Saturday, January 09, 2016

Hot & Spicy Bread and Butter Style Picked Eggs


 
Hot and Spicy
Bread and Butter-Style
Pickled Eggs 



I like to experiment; try and create a taste I think would be pleasing.     
This is a variation on my other pickled eggs recipes for a change of pace.

CONTENTS:
1 to 3  tablespoons of sugar (Depending on taste)*
¼ to 1/2 teaspoon mustard seeds*
½ to 1 teaspoon black peppercorns*
½ cup water
1 cup white vinegar
1 small onion, sliced
8 baby carrots sliced lengthwise then sliced again
1 to3 small jalapenos (or 1 Large) seeded*
6 eggs hard boiled and shell removed
DIRECTIONS:
Add sugar, water and vinegar to a stainless or glass pot. Add all vegetables and spices; heat and simmer until sugar is dissolved.
Place eggs into a 1-quart mason jar, add vegetables filling the jar to the very brim.
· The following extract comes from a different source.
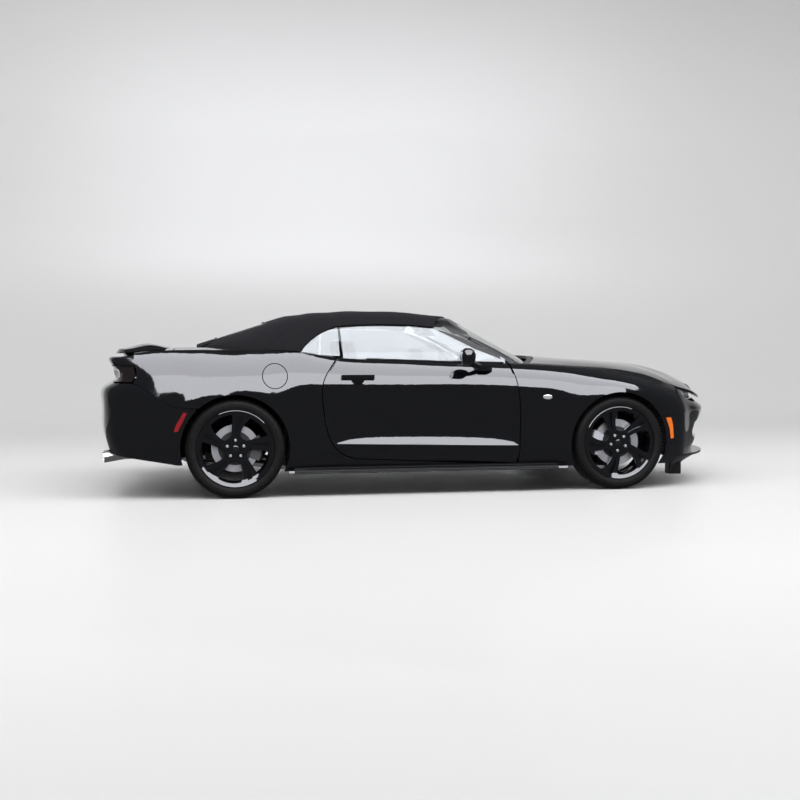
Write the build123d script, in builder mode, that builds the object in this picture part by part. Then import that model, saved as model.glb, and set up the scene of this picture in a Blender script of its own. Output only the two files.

Add the liquid; cap and place in refrigerator for several days for flavor to develop.
To serve: Individually: slice egg in half and place in small dish with accompanying pickled vegetables;
OR place sliced eggs in a small platter, spoon vegetables around sliced eggs, I like to garnish with paprika sprinkled lightly over the eggs and a garnish of fresh parsley, you can also place the eggs and vegetables on top of a fresh bed of spinach.
I like my eggs slightly on the more vinegary and spicy side so I use less sugar and spices, however if you care for the bread and butter pickle taste do use the larger amounts of ingredients as listed.